I can’t even get close, verbally. This HAS to be heard, and that’s it!
The last piece is “Were
It Hurt to You” (2000). I
don’t understand the title. Could it be another language mix-up?
The music begins in a solemn manner, in a growing tutti from a whole symphony orchestra,
it seems, heavily depending on the strings, in a drone that is joined by the rushing
and roaring sea and/or a train and pieces of glass — and then a jolly melody on accordion
in a coffee shop in France, where glasses are also filled with good, cold beer. Heavy
and irregular breathing sets in, transforming into… silence… and then the accordion
again, disfigured by electronic manipulations that evidently draw on the sounds from
the accordion, moving on in like a swarm of slow-motion bees!

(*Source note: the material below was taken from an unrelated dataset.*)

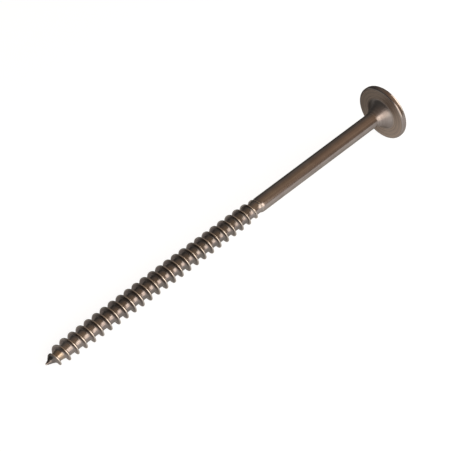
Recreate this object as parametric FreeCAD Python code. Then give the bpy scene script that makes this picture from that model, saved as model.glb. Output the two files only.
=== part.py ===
import FreeCAD, Part
import math
import os
from FreeCAD import Vector

os.makedirs("parts", exist_ok=True)

# Construction screw, all sizes in mm. It is drawn upright along its own axis: s = 0 is the
# end of the tip and s grows toward the head. The finished shape is then laid on its side,
# resting on the edge of the head and on a thread crest near the tip.

# overall
screw_length = 160.0        # tip to bearing face
shank_d = 5.65              # plain shank

# thread: one right-hand ridge, sharp at the crest
thread_d = 8.0              # over the crests, middle of the thread
core_d = 4.9                # root of the thread
thread_pitch = 3.6
thread_angle = 34.0         # included angle of the ridge in an axial section, degrees
foot_angle = 52.0           # included angle of its lower half, which flares to the core
crest_phase = 1.16          # s of a crest on the underside of the lying screw
thread_length = 97.5        # tip to the end of the run-out, rounded to whole turns
lead_drop = 0.30            # crest radius missing where the climb ends
lead_end = 30.0             # s from which the crest has its full radius
taper_from = 54.0           # s from which the crest falls again
tail_drop = 0.36            # crest radius missing where the run-out starts
runout_length = 11.0
shoulder_length = 4.0       # cone from the core up to the shank
shank_step = 0.02           # the end of the rolled part stays this far under the shank

# point
point_length = 9.0          # tip to the full core
knee_s = 4.4                # steep cone up to here, slender cone behind it
knee_d = 3.7
tip_d = 0.60                # blunt end
ridge_start = 0.55          # s at which the ridge leaves the point
entry_s = 2.3               # low start of the ridge up to here
entry_h = 0.57              # its height there
bite_s = 2.75               # end of the steep rise behind it, where the thread bites
bite_drop = 1.10            # crest radius missing there
crest_rise = 9.0            # s at which the crest ends its climb

# head
head_d = 21.0
head_h = 3.8                # bearing face to crown
rim_h = 2.3                 # bearing face to the top of the rim
edge_r = 0.42               # rounded bearing edge, as two bevels
brow_r = 0.60               # rounded upper edge, as one bevel
crown_flat_d = 9.4          # flat around the socket
hub_d = 12.2                # hub cone where it meets the bearing face
hub_half_angle = 36.0       # half angle of the hub cone, degrees
hub_foot = 0.40             # light bevel between hub and bearing face
hub_throat = 0.80           # length of the bevel between hub and shank

# six-lobe socket, size 40
socket_a = 6.75             # across the lobes
socket_b = 4.85             # across the waists
socket_lobe_r = 0.544       # radius of a lobe
socket_depth = 3.6

# construction values
spans_per_turn = 6          # cubic spans of a helical edge in one turn
faces_per_turn = 2          # faces of each strip in one turn
plug_length = 0.9           # rolled part inside the shank

shank_r = shank_d / 2
core_r = core_d / 2
thread_r = thread_d / 2
head_r = head_d / 2
hub_r = hub_d / 2
tip_r = tip_d / 2
crown_s = screw_length + head_h
crown_r = crown_flat_d / 2
run_r = shank_r - shank_step
lead_r = thread_r - lead_drop
tail_r = thread_r - tail_drop
rad = math.radians

turns = int(round((thread_length - ridge_start) / thread_pitch))
thread_end = ridge_start + turns * thread_pitch
first_t = (ridge_start - crest_phase) / thread_pitch
body_line = [(0, tip_r), (knee_s, knee_d / 2), (point_length, core_r),
             (thread_end - shoulder_length, core_r), (thread_end, run_r)]


def on_line(line, s):
    """Radius at s on a line of straight runs, level behind its end."""
    for (s0, r0), (s1, r1) in zip(line, line[1:]):
        if s <= s1:
            return r0 + (r1 - r0) * (s - s0) / (s1 - s0)
    return line[-1][1]


def body_radius(s):
    """Radius of point, core, shoulder and shank at s, without the thread."""
    return on_line(body_line, s)


def crest_radius(s):
    """Radius of the crest at s: low start, steep rise, arc, lead, full part, taper, run-out."""
    runout_from = thread_end - runout_length
    if s < bite_s:
        return on_line([(ridge_start, body_radius(ridge_start)),
                        (entry_s, body_radius(entry_s) + entry_h), (bite_s, lead_r - bite_drop)], s)
    if s < crest_rise:
        radius = ((crest_rise - bite_s) ** 2 + bite_drop ** 2) / (2 * bite_drop)
        return lead_r - radius + math.sqrt(radius ** 2 - (crest_rise - s) ** 2)
    if s < lead_end:
        return lead_r + lead_drop * (s - crest_rise) / (lead_end - crest_rise)
    if s < taper_from:
        return thread_r
    if s < runout_from:
        return thread_r - tail_drop * (s - taper_from) / (runout_from - taper_from)
    return tail_r - (tail_r - run_r) * min((s - runout_from) / runout_length, 1.0) ** 2


def crest_at(t):
    s = crest_phase + thread_pitch * t
    return s, crest_radius(s)


def waist_at(t, side):
    """Half-way up a flank, where the ridge starts to flare; side -1 is the tip's."""
    s, top = crest_at(t)
    half_height = (top - body_radius(s)) / 2
    return s + side * half_height * math.tan(rad(thread_angle / 2)), top - half_height


def foot_at(t, side):
    """Foot of a flank: where its line from the waist meets the body."""
    s_waist, waist = waist_at(t, side)
    s = s_waist
    for _ in range(30):
        s = s_waist + side * (waist - body_radius(s)) * math.tan(rad(foot_angle / 2))
    return s, body_radius(s)


def rail(point_at, t0, t1):
    """Control points of a helical edge in cubic spans, with the slope of (s, r) at each node."""
    count = int(round((t1 - t0) * spans_per_turn))
    step = (t1 - t0) / count
    poles = []
    for i in range(count + 1):
        t = t0 + step * i
        (s, r), (s_a, r_a), (s_b, r_b) = point_at(t), point_at(t - 1e-3), point_at(t + 1e-3)
        ds, dr = [(b - a) / 2e-3 * step / 3 for a, b in ((s_a, s_b), (r_a, r_b))]
        cos, sin = math.cos(2 * math.pi * t), math.sin(2 * math.pi * t)
        swing = 4 / 3 * math.tan(math.pi * step / 2) * r
        node = Vector(r * cos, r * sin, s)
        handle = Vector(dr * cos - swing * sin, dr * sin + swing * cos, ds)
        poles += [node] if i == 0 else [node - handle]
        poles += [node] if i == count else [node + handle]
    return poles


def strip(a, b):
    """Ruled face between two rails of the same number of spans."""
    spans = (len(a) - 2) // 2
    surface = Part.BSplineSurface()
    surface.buildFromPolesMultsKnots(
        [[p, q] for p, q in zip(a, b)], [4] + [2] * (spans - 1) + [4], [2, 2],
        [float(i) for i in range(spans + 1)], [0.0, 1.0], False, False, 3, 1)
    return surface.toShape()


def threaded_rod():
    """Closed solid of point, core and ridge, with a plain plug behind the thread."""
    def foot(side, ahead=0):
        return lambda t: foot_at(t + ahead, side)

    def waist(side):
        return lambda t: waist_at(t, side)

    def circle(s, r):
        return lambda t: (s, r)

    tip_end, start = circle(0, tip_r), circle(ridge_start, body_radius(ridge_start))
    rim, plug = circle(thread_end, run_r), circle(thread_end + plug_length, run_r)

    faces = []
    for k in range(turns):
        section = [foot(-1), waist(-1), crest_at, waist(1), foot(1)]
        if k == 0:
            section = [tip_end, start] + section
        section += [foot(-1, 1)] if k < turns - 1 else [rim, plug]
        for part in range(faces_per_turn):
            a = first_t + k + part / faces_per_turn
            rails = [rail(point_at, a, a + 1 / faces_per_turn) for point_at in section]
            faces += [strip(p, q) for p, q in zip(rails, rails[1:])]
    for s in (0, thread_end + plug_length):
        ring = [e for f in faces for e in f.Edges if e.Length > 0.1
                and max(abs(e.BoundBox.ZMax - s), abs(e.BoundBox.ZMin - s)) < 1e-6]
        faces.append(Part.Face(Part.Wire(ring)))
    shell = Part.makeShell(faces)
    shell.sewShape()
    solid = Part.makeSolid(shell)
    return solid if solid.Volume > 0 else solid.reversed()


def turned(section):
    """Solid of revolution of a closed section given as points (s, r)."""
    points = [Vector(r, 0, s) for s, r in section]
    return Part.Face(Part.makePolygon(points + points[:1])).revolve(
        Vector(0, 0, 0), Vector(0, 0, 1), 360)


def bevels(centre, radius, start, end, count):
    """Points of count facets that stand for a rounded corner; angles from +s toward +r."""
    angles = [rad(start + (end - start) * i / count) for i in range(count + 1)]
    return [(centre[0] + radius * math.cos(a), centre[1] + radius * math.sin(a)) for a in angles]


def shank_and_head():
    """Plain shank, flared hub, rim and dome."""
    half = rad(hub_half_angle)
    start = thread_end + plug_length / 2
    corner_s = screw_length - (hub_r - shank_r) / math.tan(half)
    points = [(start, 0), (start, shank_r), (corner_s - hub_throat / 2, shank_r)]
    points.append((corner_s + hub_throat / 2 * math.cos(half),
                   shank_r + hub_throat / 2 * math.sin(half)))
    points.append((screw_length - hub_foot, hub_r - hub_foot * math.tan(half)))
    points.append((screw_length, hub_r + hub_foot / 2))
    points += bevels((screw_length + edge_r, head_r - edge_r), edge_r, 180, 90, 2)
    dome_slope = math.degrees(math.atan2(head_h - rim_h, head_r - brow_r - crown_r))
    points += bevels((screw_length + rim_h - brow_r, head_r - brow_r), brow_r, 90, dome_slope, 1)
    return turned(points + [(crown_s, crown_r), (crown_s, 0)])


def socket():
    """Six-lobe socket with straight walls and a flat floor."""
    lobe_at, b = socket_a / 2 - socket_lobe_r, socket_b / 2
    across = 2 * lobe_at * math.cos(rad(30))
    waist_r = (across * b + socket_lobe_r ** 2 - lobe_at ** 2 - b ** 2) / (
        2 * b - across - 2 * socket_lobe_r)

    def polar(r, deg):
        return Vector(r * math.cos(rad(deg)), r * math.sin(rad(deg)), crown_s)

    edges = []
    for k in range(6):
        lobe, ahead = polar(lobe_at, 60 * k), polar(lobe_at, 60 * (k + 1))
        back, waist = [polar(b + waist_r, 60 * k + side) for side in (-30, 30)]
        a = lobe + (back - lobe).normalize() * socket_lobe_r
        c = lobe + (waist - lobe).normalize() * socket_lobe_r
        d = ahead + (waist - ahead).normalize() * socket_lobe_r
        edges.append(Part.Arc(a, polar(socket_a / 2, 60 * k), c).toShape())
        edges.append(Part.Arc(c, polar(b, 60 * k + 30), d).toShape())
    return Part.Face(Part.Wire(edges)).extrude(Vector(0, 0, -socket_depth))


def resting_angle():
    """Inclination of the axis at rest on the bearing edge and on the lowest crest, degrees."""
    edge_s, edge_radius = screw_length + edge_r * (1 - math.sqrt(0.5)), head_r - edge_r * (
        1 - math.sqrt(0.5))
    angles = []
    for k in range(turns):
        s, r = crest_at(k)
        angles.append(math.atan2(edge_radius - r, edge_s - s))
    return math.degrees(min(angles))


def lay_down(shape):
    """Turn the axis to +X, tip first, lift the head by the resting angle, set on z = 0."""
    shape = shape.copy()
    shape.rotate(Vector(0, 0, 0), Vector(0, 1, 0), 90 - resting_angle())
    box = shape.optimalBoundingBox(False, False)
    shape.translate(Vector(-box.Center.x, -box.Center.y, -box.ZMin))
    return shape


screw = lay_down(threaded_rod().fuse(shank_and_head()).cut(socket()).Solids[0])
screw.exportStep("parts/screw.step")
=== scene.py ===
import math

import bmesh
import bpy
import numpy as np
from mathutils import Matrix, Vector


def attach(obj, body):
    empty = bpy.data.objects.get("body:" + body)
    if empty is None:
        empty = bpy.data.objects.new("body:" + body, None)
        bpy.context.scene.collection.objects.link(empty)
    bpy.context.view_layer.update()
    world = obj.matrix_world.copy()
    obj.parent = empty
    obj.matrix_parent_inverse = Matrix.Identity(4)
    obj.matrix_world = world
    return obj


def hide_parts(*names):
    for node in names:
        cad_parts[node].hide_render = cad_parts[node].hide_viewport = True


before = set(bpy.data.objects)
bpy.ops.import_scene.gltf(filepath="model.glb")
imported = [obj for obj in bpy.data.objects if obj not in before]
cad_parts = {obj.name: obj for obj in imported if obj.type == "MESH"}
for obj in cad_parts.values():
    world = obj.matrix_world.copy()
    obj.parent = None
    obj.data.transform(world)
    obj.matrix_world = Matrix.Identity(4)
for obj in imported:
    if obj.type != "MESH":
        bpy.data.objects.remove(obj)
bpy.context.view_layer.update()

MM = 0.001

# How the screw lies: the middle of the tip's end, and how far the axis rises toward the head.
TIP = np.array([-81.9174, 0.0, 3.4270])
RISE = math.radians(2.52338)
ALONG = np.array([math.cos(RISE), 0.0, math.sin(RISE)])
DOWN = np.array([math.sin(RISE), 0.0, -math.cos(RISE)])
SIDE = np.array([0.0, 1.0, 0.0])

# Sizes of the part, in mm: s runs along the axis from the tip's end, r is the distance from it.
SCREW_LENGTH = 160.0        # s of the bearing face
SHANK_R = 2.825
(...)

The combination in this piece of familiar instrumental sounds, synthetic renderings
of, and deviations from, these instruments, paired with long, lonely sounds of unknown
origin and attacks of steelwork acoustics of a sheet steel character leaves you at
loss of words — again! Blanchard takes my breath away with his electroacoustic
pieces! I would pay handsomely for this stuff, if it hadn’t been sent me for reviewing!
Blanchard is no lazy-bone, I can tell, because this music will demand an almost
Stockhausenesque energy to be completed. I am impressed!
To sum it up, this CD is a brilliant expression of intense complexity, utter ingenuity,
striking beauty and a head on dive through the most amazing sonic universe!